May 2016 Issue Vol.6 No.5
Associate Professor, Department of Computer Science,Sri Parasakthi College for Women, Courtallam, Tirunelveli, Tamil Nadu, India
Associate Professor & Head, Department of Computer Science & Applications,Periyar Maniyammai University, Vallam, Thanjavur, Tamil Nadu, India
Abstract: The text mining gaining more importance recently because of the availability of the increasing number of the electronic documents from a variety of sources. In the current scenario, text classification gains lot of significance in processing and retrieval of text. Due to rapid development of the information technology, large numbers of electronic documents are available on the internet instead of hard copies. Therefore, proper classification and knowledge discovery from these resources is an important area for research. Automated document classification becomes a key technology to deal and organize huge volume of documents and its frees organizations from the need of manually organizing document bases.

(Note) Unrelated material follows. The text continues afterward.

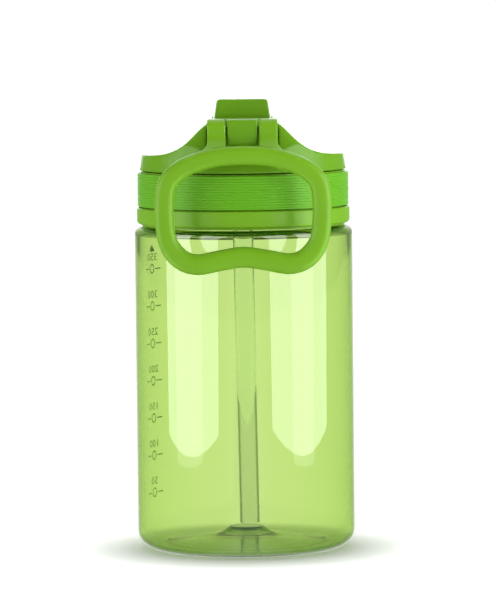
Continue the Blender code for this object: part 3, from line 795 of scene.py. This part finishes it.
def make_spout():
    """A block with a round barrel at its hinge, a chamfered front and a nipple for the soft tip."""
    half = SPOUT_HALF_W
    side = [(-5.0, 0.5), (-5.0, SPOUT_TOP), (14.0, SPOUT_TOP)] + arc(14.0, SPOUT_TOP - 6.0, 6.0, 80, 20, 6)
    side += [(SPOUT_FRONT, 4.4), (SPOUT_FRONT, -4.0), (4.0, -4.0)]
    side += arc(0.0, 0.0, SPOUT_BARREL_R, -58, -170, 20)
    ob = prism("spout_shell", side, "X", -half, half, SPOUT_PIVOT)
    corner_x, corner_z = 7.6, SPOUT_TOP - CORNER_R
    taper = [(-half, -8.0), (half, -8.0), (half, 2.9)] + arc(corner_x, corner_z, CORNER_R, 6, 90, 5)
    taper += arc(-corner_x, corner_z, CORNER_R, 90, 174, 5) + [(-half, 2.9)]
    combine(ob, [prism("taper", taper, "Y", -12.0, 40.0, SPOUT_PIVOT)], "INTERSECT")
    combine(ob, [rod("nipple", "Y", NIPPLE_R, 18.0, 28.0, SPOUT_PIVOT)], "UNION")
    tools = [rod("bore", "Y", DRINK_BORE_R, -10.0, 40.0, SPOUT_PIVOT)]
    for end in (-1, 1):
        near, far = sorted((end * 6.0, end * 12.0))
        tools.append(rod("socket", "X", PIN_HOLE_R, near, far, SPOUT_PIVOT))
    combine(ob, tools, "DIFFERENCE")
    soften(ob, 0.3, 5)
    dress(ob, LID, "spout", "lid_green", "spout")
    for end, name in ((-1, "left"), (1, "right")):
        near, far = sorted((end * STUB_PIN_NEAR, end * STUB_PIN_FAR))
        pin = rod(f"stub_pin_{name}", "X", STUB_PIN_R, near, far, SPOUT_PIVOT, chamfer=0.25)
        dress(pin, LID, "lid", "lid_green", f"spout_pin_{name}")


def make_mouthpiece():
    """A soft tip over the nipple, wider than it is tall, with the drinking hole through it."""
    outside = [(0.0, 22.3)] + arc(4.1, 22.9, 0.6, -90, 0, 5) + [(4.62, 25.0), (4.45, 27.0), (4.1, 29.0)]
    outside += [(3.75, 31.0), (3.65, 32.2)] + arc(2.6, 33.0, 1.0, 10, 90, 8) + [(0.0, 34.0)]
    hollow = [(0.0, 20.0), (3.9, 20.0), (3.9, 28.3), (1.6, 28.9), (1.6, 36.0), (0.0, 36.0)]
    made = []
    for name, profile, widen in (("mouthpiece_skin", outside, TIP_WIDEN), ("bore", hollow, 1.0)):
        bm = lathe_mesh(profile, False, 96)
        bmesh.ops.rotate(bm, matrix=Matrix.Rotation(-math.pi / 2, 3, "X"), verts=bm.verts)
        bmesh.ops.scale(bm, vec=(widen, 1.0, 1.0), verts=bm.verts)
        made.append(to_object(name, bm, SPOUT_PIVOT))
    ob, bore = made
    combine(ob, [bore], "DIFFERENCE")
    ob.data.shade_smooth()
    ob.data.set_sharp_from_angle(angle=math.radians(40))
    dress(ob, TIP, "spout", "silicone_green", "mouthpiece")


def make_straw():
    """The straw leans from the spout's port to the middle of the foot, held by its socket."""
    top = Vector((-0.4, SPOUT_PIVOT.y, 124.2))
    end = Vector((1.2, AXIS_Y - 0.6, 8.3))
    lean = Vector((0, 0, 1)).rotation_difference(top - end).to_matrix()
    length = (top - end).length
    outer, inner = STRAW_R - STRAW_LIP, STRAW_BORE_R + STRAW_LIP
    high, low = -STRAW_LIP, STRAW_LIP - length
    tube = arc(outer, high, STRAW_LIP, 0, 90, 3) + arc(inner, high, STRAW_LIP, 90, 180, 3)
    tube += arc(inner, low, STRAW_LIP, 180, 270, 3) + arc(outer, low, STRAW_LIP, 270, 360, 3)
    cup = [(3.7, -8.0), (5.0, -8.0), (5.0, 1.0), (6.6, 1.0), (6.6, 2.1), (2.4, 2.1), (2.4, 0.3), (3.7, 0.3)]
    for name, profile, mat, slot, node in (
        ("straw_tube", tube, STRAW_CLEAR, "clear_green", "straw"),
        ("socket_skin", cup, SOFT, "silicone_white", "straw_socket"),
    ):
        bm = lathe_mesh(profile, True, 64)
        bmesh.ops.rotate(bm, matrix=lean, verts=bm.verts)
        dress(to_object(name, bm, top), mat, "lid", slot, node)


def make_small_parts():
    seal = [(29.6, 125.1), (31.7, 125.1), (32.0, 125.4), (32.0, 126.5), (31.7, 126.8), (29.6, 126.8)]
    seal += [(29.3, 126.5), (29.3, 125.4)]
    dress(lathe("gasket", seal, on_axis()), SOFT, "seal", "silicone_white", "lid_seal")
    for name in ("spout_seal", "vent_valve"):
        carried = frame["nodes"][name]
        carried.data.materials.clear()
        carried.data.materials.append(SOFT)


# ---------------------------------------------------------------- studio

CAMERA_DISTANCE = 1500.0
CAMERA_HEIGHT = 196.0
CAMERA_X = 1.3
PITCH = 4.266
ROLL = -0.6
FOCAL = 265.3
DIM_SIDE = (0.0, -0.5, 0.87)
DIM_LIGHT = 0.12
BACK_LIGHT = 1.0
FLAG_LIGHT = 0.42
FLAG_COLOR = (0.42, 0.72, 0.26)
BACKDROP_LIGHT = 1.1
AIM_HEIGHT = 80.0
# The floor's glow is dimmed in a pool round the bottle: a painted shadow.
POOL_SHIFT = 3.0
POOL_INNER, POOL_OUTER = 32.0, 58.0
POOL_GLOW, PAPER_GLOW = 0.2, 0.95


def make_camera():
    data = bpy.data.cameras.new("camera")
    data.lens = FOCAL
    data.sensor_width = 36.0
    data.clip_start = 0.05
    data.clip_end = 50.0
    ob = bpy.data.objects.new("camera", data)
    bpy.context.scene.collection.objects.link(ob)
    ob.location = Vector((CAMERA_X, AXIS_Y - CAMERA_DISTANCE, CAMERA_HEIGHT)) * MM
    look = Matrix.Rotation(math.radians(90 - PITCH), 4, "X") @ Matrix.Rotation(math.radians(ROLL), 4, "Z")
    ob.rotation_euler = look.to_euler()
    bpy.context.scene.camera = ob


def softbox(name, azimuth, elevation, distance, width, height, radiance, receivers):
    """A rectangular lamp aimed at the bottle. Azimuth 0 is the camera's side, positive to its right."""
    data = bpy.data.lights.new(name, "AREA")
    data.shape = "RECTANGLE"
    data.size = width
    data.size_y = height
    data.energy = radiance * math.pi * width * height
    ob = bpy.data.objects.new(name, data)
    bpy.context.scene.collection.objects.link(ob)
    a, e = math.radians(azimuth), math.radians(elevation)
    away = Vector((math.sin(a) * math.cos(e), -math.cos(a) * math.cos(e), math.sin(e)))
    ob.location = Vector((0, AXIS_Y, AIM_HEIGHT)) * MM + away * distance
    ob.rotation_euler = away.to_track_quat("Z", "Y").to_euler()
    ob.visible_camera = False
    ob.visible_transmission = False
    ob.light_linking.receiver_collection = receivers


def make_world():
    """White, with a dim ceiling over the handle's side and dark green flags left and right."""
    world = bpy.data.worlds.new("studio")
    n = Nodes(world)
    sky = n.tree.nodes["Background"]
    direction = n.coords.outputs["Generated"]
    towards = n.add("ShaderNodeVectorMath", operation="DOT_PRODUCT")
    towards.inputs[1].default_value = DIM_SIDE
    n.link(direction, towards.inputs[0])
    ceiling = n.spread(towards.outputs["Value"], BACK_LIGHT, DIM_LIGHT, 0.0, 0.9, "SMOOTHSTEP")
    split = n.add("ShaderNodeSeparateXYZ")
    n.link(direction, split.inputs["Vector"])
    side = n.add("ShaderNodeMath", operation="ABSOLUTE")
    n.link(split.outputs["X"], side.inputs[0])
    flags = n.spread(side.outputs[0], 1.0, FLAG_LIGHT, 0.15, 0.5, "SMOOTHSTEP")
    strength = n.add("ShaderNodeMath", operation="MULTIPLY")
    n.link(ceiling, strength.inputs[0])
    n.link(flags, strength.inputs[1])
    n.link(strength.outputs[0], sky.inputs["Strength"])
    n.link(n.mix(flags, FLAG_COLOR, WHITE), sky.inputs["Color"])
    plain = n.add("ShaderNodeBackground", Color=(*WHITE, 1.0), Strength=BACKDROP_LIGHT)
    output = n.tree.nodes["World Output"]
    n.choose("Is Camera Ray", sky.outputs["Background"], plain.outputs["Background"], output)
    bpy.context.scene.world = world
    bpy.context.scene.view_settings.view_transform = "Standard"


def studio_white(name):
    """White paper made bright by its own even glow, with a shadow pool painted where the bottle stands by
    dimming that glow.
    """
    s = Shader(name)
    s.link(s.mix(s.noise(3.0), (0.89, 0.89, 0.89), (0.9, 0.9, 0.9)), s.base.inputs["Base Color"])
    s.set(Roughness=1.0, Specular_IOR_Level=0.0, Emission_Color=(*WHITE, 1.0))
    away = s.add("ShaderNodeVectorMath", operation="DISTANCE")
    away.inputs[1].default_value = (0.0, (AXIS_Y - POOL_SHIFT) * MM, 0.0)
    s.link(s.coords.outputs["Object"], away.inputs[0])
    # Glow drops near the bottle: a painted shadow pool.
    glow = s.spread(away.outputs["Value"], POOL_GLOW, PAPER_GLOW, POOL_INNER * MM, POOL_OUTER * MM)
    s.link(glow, s.base.inputs["Emission Strength"])
    return s.mat


def make_floor():
    bm = bmesh.new()
    bmesh.ops.create_grid(bm, x_segments=2, y_segments=2, size=4000.0)
    floor = to_object("floor", bm, (0, 0, -0.05))
    floor.data.materials.append(studio_white("paper"))
    floor.visible_glossy = False


def make_lamps():
    """Lamps that light the clear pieces and lamps that light the solid ones, each with its own set."""
    clear, solid = (bpy.data.collections.new(name) for name in ("clear_pieces", "solid_pieces"))
    for ob in bpy.context.scene.objects:
        if ob.type == "MESH":
            see_through = ob.active_material in (CLEAR, STRAW_CLEAR)
            (clear if see_through else solid).objects.link(ob)
    softbox("left_wide", -57.5, 20.0, 1.0, 1.28, 1.1, 4.4, clear)
    softbox("left_core", -60.5, 20.0, 0.98, 0.6, 1.1, 1.6, clear)
    softbox("right_wide", 61.3, 20.0, 1.0, 1.48, 1.1, 4.4, clear)
    softbox("right_core", 63.5, 20.0, 0.98, 0.5, 1.1, 1.6, clear)
    softbox("left_fill", -65.0, -12.0, 1.0, 1.1, 2.0, 4.0, solid)
    softbox("right_fill", 65.0, -12.0, 1.0, 1.1, 2.0, 6.4, solid)
    softbox("rim", 180.0, 16.0, 1.3, 0.9, 0.7, 3.0, solid)
    softbox("overhead", 180.0, 70.0, 1.3, 1.6, 1.2, 1.5, solid)


make_bottle()
make_scale()
make_cap()
make_ring()
make_dome()
make_handle()
make_spout()
make_mouthpiece()
make_straw()
make_small_parts()
make_camera()
make_world()
make_lamps()
make_floor()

A traditional approach to text categorization requires encoding documents into numerical vectors. This type of traditional document encoding causes two main problems are huge dimensionality and sparse distribution. This research proposes a new representation of documents, where string vectors are received as input vectors, instead of numerical vectors and a self organized neural network using the representation for its input vector. The experimentation and results with various documents and compared with existing methods and it provides better results.
Keywords:Text Categorization, Support Vector Machine, Neural Networks, Part of Speech,BP,RBF,NN.